Restate the whole listing exactly.

## Data section
⟨

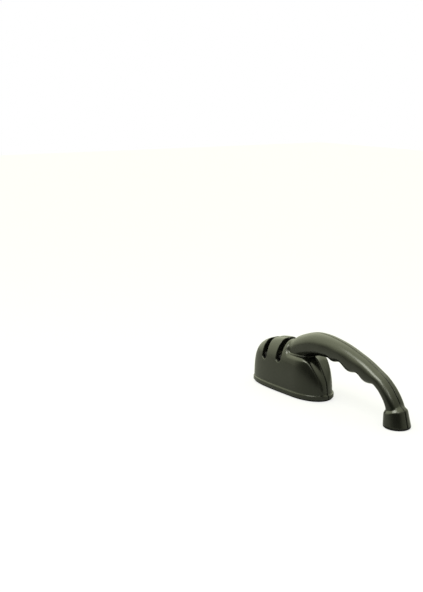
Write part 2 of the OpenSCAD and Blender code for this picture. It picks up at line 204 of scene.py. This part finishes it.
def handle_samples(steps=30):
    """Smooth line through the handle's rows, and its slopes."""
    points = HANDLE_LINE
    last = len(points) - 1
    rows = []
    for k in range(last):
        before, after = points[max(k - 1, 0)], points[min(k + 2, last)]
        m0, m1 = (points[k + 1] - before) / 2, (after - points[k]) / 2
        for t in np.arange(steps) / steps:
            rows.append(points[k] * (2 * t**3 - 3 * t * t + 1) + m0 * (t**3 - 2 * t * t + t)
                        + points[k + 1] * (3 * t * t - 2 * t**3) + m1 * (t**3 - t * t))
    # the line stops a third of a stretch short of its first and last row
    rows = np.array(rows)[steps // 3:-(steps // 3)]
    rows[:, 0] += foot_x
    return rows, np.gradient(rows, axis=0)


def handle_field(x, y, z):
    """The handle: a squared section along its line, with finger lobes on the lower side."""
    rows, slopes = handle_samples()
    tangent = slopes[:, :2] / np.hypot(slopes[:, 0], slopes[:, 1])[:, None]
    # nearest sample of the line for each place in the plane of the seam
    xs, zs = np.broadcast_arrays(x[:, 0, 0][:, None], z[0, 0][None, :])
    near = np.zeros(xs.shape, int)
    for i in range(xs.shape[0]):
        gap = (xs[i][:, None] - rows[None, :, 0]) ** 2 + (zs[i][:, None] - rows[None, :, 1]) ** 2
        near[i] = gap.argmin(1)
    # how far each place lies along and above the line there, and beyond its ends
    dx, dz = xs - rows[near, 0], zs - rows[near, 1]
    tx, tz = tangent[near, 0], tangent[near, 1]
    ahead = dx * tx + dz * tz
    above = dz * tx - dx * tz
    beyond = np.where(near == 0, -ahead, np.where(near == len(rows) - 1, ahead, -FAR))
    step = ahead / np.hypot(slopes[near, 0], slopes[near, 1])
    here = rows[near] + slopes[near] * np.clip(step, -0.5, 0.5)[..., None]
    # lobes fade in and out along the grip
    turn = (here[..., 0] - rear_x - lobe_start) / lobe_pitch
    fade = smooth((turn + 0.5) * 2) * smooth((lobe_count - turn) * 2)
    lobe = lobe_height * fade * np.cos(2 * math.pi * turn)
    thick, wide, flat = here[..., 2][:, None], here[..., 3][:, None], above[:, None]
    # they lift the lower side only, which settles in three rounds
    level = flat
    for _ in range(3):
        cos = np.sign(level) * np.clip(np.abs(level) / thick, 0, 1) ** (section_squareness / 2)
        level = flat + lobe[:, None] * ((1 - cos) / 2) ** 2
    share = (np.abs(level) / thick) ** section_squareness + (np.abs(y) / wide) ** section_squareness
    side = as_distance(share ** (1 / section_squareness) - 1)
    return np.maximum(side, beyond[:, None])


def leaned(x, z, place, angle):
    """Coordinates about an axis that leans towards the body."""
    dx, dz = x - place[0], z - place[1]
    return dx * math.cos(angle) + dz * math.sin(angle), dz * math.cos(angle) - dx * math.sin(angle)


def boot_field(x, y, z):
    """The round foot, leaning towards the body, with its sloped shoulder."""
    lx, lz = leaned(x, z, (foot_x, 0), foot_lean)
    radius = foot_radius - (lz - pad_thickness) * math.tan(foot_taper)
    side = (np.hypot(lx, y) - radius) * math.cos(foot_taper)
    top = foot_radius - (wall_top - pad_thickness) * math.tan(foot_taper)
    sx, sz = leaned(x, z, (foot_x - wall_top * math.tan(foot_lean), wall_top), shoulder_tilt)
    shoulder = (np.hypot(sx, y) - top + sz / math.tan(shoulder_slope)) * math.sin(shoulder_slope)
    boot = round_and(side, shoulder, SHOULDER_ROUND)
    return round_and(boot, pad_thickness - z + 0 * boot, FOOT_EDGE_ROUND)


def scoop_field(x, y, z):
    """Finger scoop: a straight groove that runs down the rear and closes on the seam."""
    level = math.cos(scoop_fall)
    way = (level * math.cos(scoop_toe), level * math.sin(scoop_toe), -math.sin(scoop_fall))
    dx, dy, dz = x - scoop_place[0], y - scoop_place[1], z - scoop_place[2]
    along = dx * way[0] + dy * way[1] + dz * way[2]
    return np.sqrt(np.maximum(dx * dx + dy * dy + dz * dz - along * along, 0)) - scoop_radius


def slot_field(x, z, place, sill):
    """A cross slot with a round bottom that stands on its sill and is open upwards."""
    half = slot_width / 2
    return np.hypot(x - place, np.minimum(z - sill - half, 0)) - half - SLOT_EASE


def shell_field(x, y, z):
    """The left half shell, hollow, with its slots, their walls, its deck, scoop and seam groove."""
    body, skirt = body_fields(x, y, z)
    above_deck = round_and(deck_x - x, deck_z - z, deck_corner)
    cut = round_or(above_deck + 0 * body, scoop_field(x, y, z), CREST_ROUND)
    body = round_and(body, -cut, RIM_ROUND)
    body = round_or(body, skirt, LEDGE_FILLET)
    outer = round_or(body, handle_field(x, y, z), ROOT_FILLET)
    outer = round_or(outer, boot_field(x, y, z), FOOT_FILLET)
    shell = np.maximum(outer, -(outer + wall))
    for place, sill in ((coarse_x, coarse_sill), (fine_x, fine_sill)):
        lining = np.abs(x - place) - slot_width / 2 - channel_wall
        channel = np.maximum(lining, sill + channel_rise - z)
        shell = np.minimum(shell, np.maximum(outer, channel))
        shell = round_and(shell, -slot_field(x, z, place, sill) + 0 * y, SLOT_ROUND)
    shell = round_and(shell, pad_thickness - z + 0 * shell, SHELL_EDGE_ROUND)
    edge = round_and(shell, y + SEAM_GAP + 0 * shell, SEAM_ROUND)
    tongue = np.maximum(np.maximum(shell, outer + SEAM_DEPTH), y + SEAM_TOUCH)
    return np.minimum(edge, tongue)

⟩

## Task output
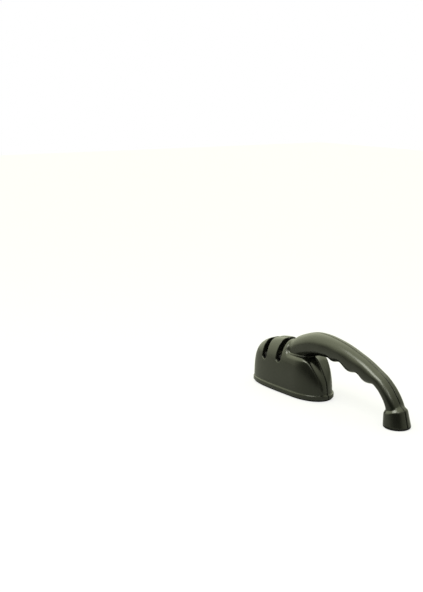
Write part 2 of the OpenSCAD and Blender code for this picture. It picks up at line 204 of scene.py. This part finishes it.
def handle_samples(steps=30):
    """Smooth line through the handle's rows, and its slopes."""
    points = HANDLE_LINE
    last = len(points) - 1
    rows = []
    for k in range(last):
        before, after = points[max(k - 1, 0)], points[min(k + 2, last)]
        m0, m1 = (points[k + 1] - before) / 2, (after - points[k]) / 2
        for t in np.arange(steps) / steps:
            rows.append(points[k] * (2 * t**3 - 3 * t * t + 1) + m0 * (t**3 - 2 * t * t + t)
                        + points[k + 1] * (3 * t * t - 2 * t**3) + m1 * (t**3 - t * t))
    # the line stops a third of a stretch short of its first and last row
    rows = np.array(rows)[steps // 3:-(steps // 3)]
    rows[:, 0] += foot_x
    return rows, np.gradient(rows, axis=0)


def handle_field(x, y, z):
    """The handle: a squared section along its line, with finger lobes on the lower side."""
    rows, slopes = handle_samples()
    tangent = slopes[:, :2] / np.hypot(slopes[:, 0], slopes[:, 1])[:, None]
    # nearest sample of the line for each place in the plane of the seam
    xs, zs = np.broadcast_arrays(x[:, 0, 0][:, None], z[0, 0][None, :])
    near = np.zeros(xs.shape, int)
    for i in range(xs.shape[0]):
        gap = (xs[i][:, None] - rows[None, :, 0]) ** 2 + (zs[i][:, None] - rows[None, :, 1]) ** 2
        near[i] = gap.argmin(1)
    # how far each place lies along and above the line there, and beyond its ends
    dx, dz = xs - rows[near, 0], zs - rows[near, 1]
    tx, tz = tangent[near, 0], tangent[near, 1]
    ahead = dx * tx + dz * tz
    above = dz * tx - dx * tz
    beyond = np.where(near == 0, -ahead, np.where(near == len(rows) - 1, ahead, -FAR))
    step = ahead / np.hypot(slopes[near, 0], slopes[near, 1])
    here = rows[near] + slopes[near] * np.clip(step, -0.5, 0.5)[..., None]
    # lobes fade in and out along the grip
    turn = (here[..., 0] - rear_x - lobe_start) / lobe_pitch
    fade = smooth((turn + 0.5) * 2) * smooth((lobe_count - turn) * 2)
    lobe = lobe_height * fade * np.cos(2 * math.pi * turn)
    thick, wide, flat = here[..., 2][:, None], here[..., 3][:, None], above[:, None]
    # they lift the lower side only, which settles in three rounds
    level = flat
    for _ in range(3):
        cos = np.sign(level) * np.clip(np.abs(level) / thick, 0, 1) ** (section_squareness / 2)
        level = flat + lobe[:, None] * ((1 - cos) / 2) ** 2
    share = (np.abs(level) / thick) ** section_squareness + (np.abs(y) / wide) ** section_squareness
    side = as_distance(share ** (1 / section_squareness) - 1)
    return np.maximum(side, beyond[:, None])


def leaned(x, z, place, angle):
    """Coordinates about an axis that leans towards the body."""
    dx, dz = x - place[0], z - place[1]
    return dx * math.cos(angle) + dz * math.sin(angle), dz * math.cos(angle) - dx * math.sin(angle)


def boot_field(x, y, z):
    """The round foot, leaning towards the body, with its sloped shoulder."""
    lx, lz = leaned(x, z, (foot_x, 0), foot_lean)
    radius = foot_radius - (lz - pad_thickness) * math.tan(foot_taper)
    side = (np.hypot(lx, y) - radius) * math.cos(foot_taper)
    top = foot_radius - (wall_top - pad_thickness) * math.tan(foot_taper)
    sx, sz = leaned(x, z, (foot_x - wall_top * math.tan(foot_lean), wall_top), shoulder_tilt)
    shoulder = (np.hypot(sx, y) - top + sz / math.tan(shoulder_slope)) * math.sin(shoulder_slope)
    boot = round_and(side, shoulder, SHOULDER_ROUND)
    return round_and(boot, pad_thickness - z + 0 * boot, FOOT_EDGE_ROUND)


def scoop_field(x, y, z):
    """Finger scoop: a straight groove that runs down the rear and closes on the seam."""
    level = math.cos(scoop_fall)
    way = (level * math.cos(scoop_toe), level * math.sin(scoop_toe), -math.sin(scoop_fall))
    dx, dy, dz = x - scoop_place[0], y - scoop_place[1], z - scoop_place[2]
    along = dx * way[0] + dy * way[1] + dz * way[2]
    return np.sqrt(np.maximum(dx * dx + dy * dy + dz * dz - along * along, 0)) - scoop_radius


def slot_field(x, z, place, sill):
    """A cross slot with a round bottom that stands on its sill and is open upwards."""
    half = slot_width / 2
    return np.hypot(x - place, np.minimum(z - sill - half, 0)) - half - SLOT_EASE


def shell_field(x, y, z):
    """The left half shell, hollow, with its slots, their walls, its deck, scoop and seam groove."""
    body, skirt = body_fields(x, y, z)
    above_deck = round_and(deck_x - x, deck_z - z, deck_corner)
    cut = round_or(above_deck + 0 * body, scoop_field(x, y, z), CREST_ROUND)
    body = round_and(body, -cut, RIM_ROUND)
    body = round_or(body, skirt, LEDGE_FILLET)
    outer = round_or(body, handle_field(x, y, z), ROOT_FILLET)
    outer = round_or(outer, boot_field(x, y, z), FOOT_FILLET)
    shell = np.maximum(outer, -(outer + wall))
    for place, sill in ((coarse_x, coarse_sill), (fine_x, fine_sill)):
        lining = np.abs(x - place) - slot_width / 2 - channel_wall
        channel = np.maximum(lining, sill + channel_rise - z)
        shell = np.minimum(shell, np.maximum(outer, channel))
        shell = round_and(shell, -slot_field(x, z, place, sill) + 0 * y, SLOT_ROUND)
    shell = round_and(shell, pad_thickness - z + 0 * shell, SHELL_EDGE_ROUND)
    edge = round_and(shell, y + SEAM_GAP + 0 * shell, SEAM_ROUND)
    tongue = np.maximum(np.maximum(shell, outer + SEAM_DEPTH), y + SEAM_TOUCH)
    return np.minimum(edge, tongue)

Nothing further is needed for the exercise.